◆ **EXERCISE REQUIREMENTS**: Copy out every line exactly as given.

◆ **SOURCE EXCERPT**:
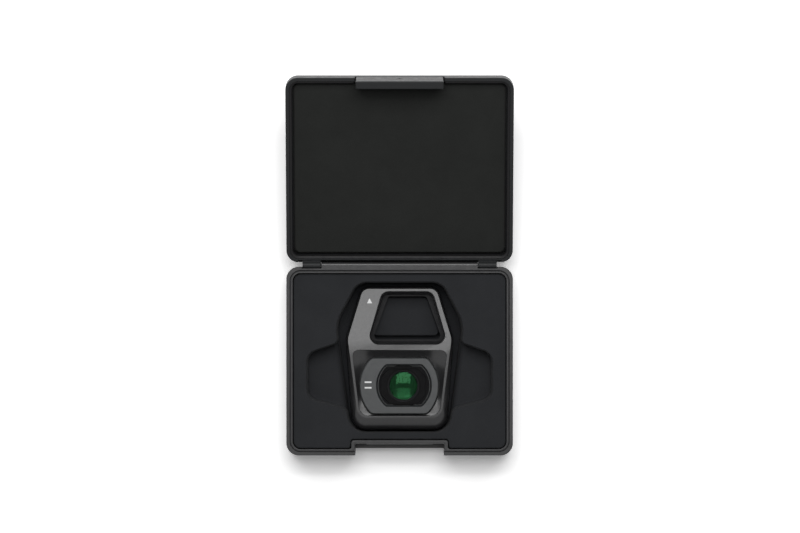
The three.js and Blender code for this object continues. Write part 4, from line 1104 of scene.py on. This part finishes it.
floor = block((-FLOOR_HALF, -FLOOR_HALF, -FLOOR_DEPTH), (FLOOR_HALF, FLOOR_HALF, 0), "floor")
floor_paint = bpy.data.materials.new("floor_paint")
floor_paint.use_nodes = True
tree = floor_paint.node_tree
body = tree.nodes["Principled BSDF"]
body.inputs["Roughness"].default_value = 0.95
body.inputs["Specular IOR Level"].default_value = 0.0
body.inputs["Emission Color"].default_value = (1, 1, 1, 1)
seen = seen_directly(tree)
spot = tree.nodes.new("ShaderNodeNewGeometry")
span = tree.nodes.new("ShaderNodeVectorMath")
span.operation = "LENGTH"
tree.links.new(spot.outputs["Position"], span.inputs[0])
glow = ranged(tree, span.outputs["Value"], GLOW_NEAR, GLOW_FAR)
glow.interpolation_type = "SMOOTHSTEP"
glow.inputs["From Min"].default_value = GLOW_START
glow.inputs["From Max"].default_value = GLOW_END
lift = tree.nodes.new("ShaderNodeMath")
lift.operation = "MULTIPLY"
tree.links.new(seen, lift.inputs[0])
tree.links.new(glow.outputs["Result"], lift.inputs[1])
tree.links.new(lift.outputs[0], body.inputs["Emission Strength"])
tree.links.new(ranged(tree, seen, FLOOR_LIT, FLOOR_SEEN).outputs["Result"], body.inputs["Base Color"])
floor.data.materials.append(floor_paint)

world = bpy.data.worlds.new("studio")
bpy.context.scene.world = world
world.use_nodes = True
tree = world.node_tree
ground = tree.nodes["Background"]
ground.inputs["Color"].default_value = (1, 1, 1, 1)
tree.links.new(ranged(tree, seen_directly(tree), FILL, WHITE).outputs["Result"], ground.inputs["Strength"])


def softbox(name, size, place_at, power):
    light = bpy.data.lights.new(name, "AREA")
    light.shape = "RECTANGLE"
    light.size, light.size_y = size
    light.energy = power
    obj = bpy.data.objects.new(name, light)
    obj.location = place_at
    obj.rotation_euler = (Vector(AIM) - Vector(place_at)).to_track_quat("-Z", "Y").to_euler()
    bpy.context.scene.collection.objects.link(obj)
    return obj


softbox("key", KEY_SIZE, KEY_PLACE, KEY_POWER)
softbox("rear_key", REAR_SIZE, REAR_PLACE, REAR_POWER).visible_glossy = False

◆ **OUTPUT**:
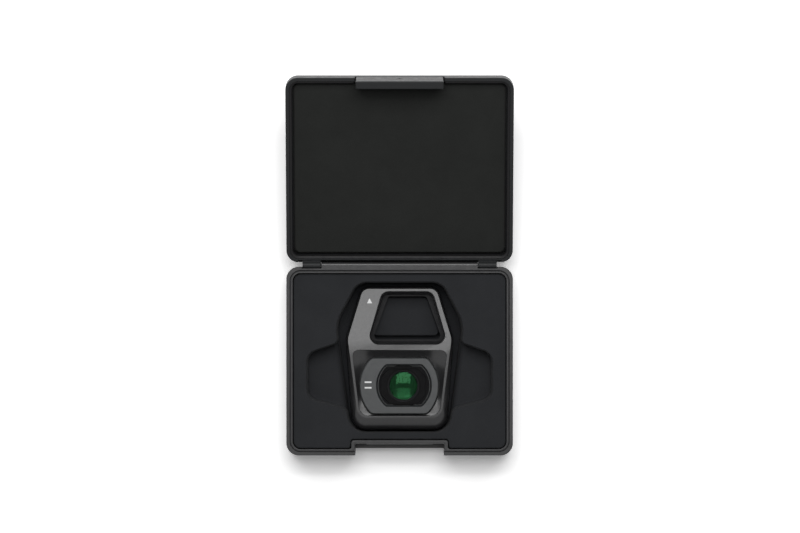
The three.js and Blender code for this object continues. Write part 4, from line 1104 of scene.py on. This part finishes it.
floor = block((-FLOOR_HALF, -FLOOR_HALF, -FLOOR_DEPTH), (FLOOR_HALF, FLOOR_HALF, 0), "floor")
floor_paint = bpy.data.materials.new("floor_paint")
floor_paint.use_nodes = True
tree = floor_paint.node_tree
body = tree.nodes["Principled BSDF"]
body.inputs["Roughness"].default_value = 0.95
body.inputs["Specular IOR Level"].default_value = 0.0
body.inputs["Emission Color"].default_value = (1, 1, 1, 1)
seen = seen_directly(tree)
spot = tree.nodes.new("ShaderNodeNewGeometry")
span = tree.nodes.new("ShaderNodeVectorMath")
span.operation = "LENGTH"
tree.links.new(spot.outputs["Position"], span.inputs[0])
glow = ranged(tree, span.outputs["Value"], GLOW_NEAR, GLOW_FAR)
glow.interpolation_type = "SMOOTHSTEP"
glow.inputs["From Min"].default_value = GLOW_START
glow.inputs["From Max"].default_value = GLOW_END
lift = tree.nodes.new("ShaderNodeMath")
lift.operation = "MULTIPLY"
tree.links.new(seen, lift.inputs[0])
tree.links.new(glow.outputs["Result"], lift.inputs[1])
tree.links.new(lift.outputs[0], body.inputs["Emission Strength"])
tree.links.new(ranged(tree, seen, FLOOR_LIT, FLOOR_SEEN).outputs["Result"], body.inputs["Base Color"])
floor.data.materials.append(floor_paint)

world = bpy.data.worlds.new("studio")
bpy.context.scene.world = world
world.use_nodes = True
tree = world.node_tree
ground = tree.nodes["Background"]
ground.inputs["Color"].default_value = (1, 1, 1, 1)
tree.links.new(ranged(tree, seen_directly(tree), FILL, WHITE).outputs["Result"], ground.inputs["Strength"])


def softbox(name, size, place_at, power):
    light = bpy.data.lights.new(name, "AREA")
    light.shape = "RECTANGLE"
    light.size, light.size_y = size
    light.energy = power
    obj = bpy.data.objects.new(name, light)
    obj.location = place_at
    obj.rotation_euler = (Vector(AIM) - Vector(place_at)).to_track_quat("-Z", "Y").to_euler()
    bpy.context.scene.collection.objects.link(obj)
    return obj


softbox("key", KEY_SIZE, KEY_PLACE, KEY_POWER)
softbox("rear_key", REAR_SIZE, REAR_PLACE, REAR_POWER).visible_glossy = False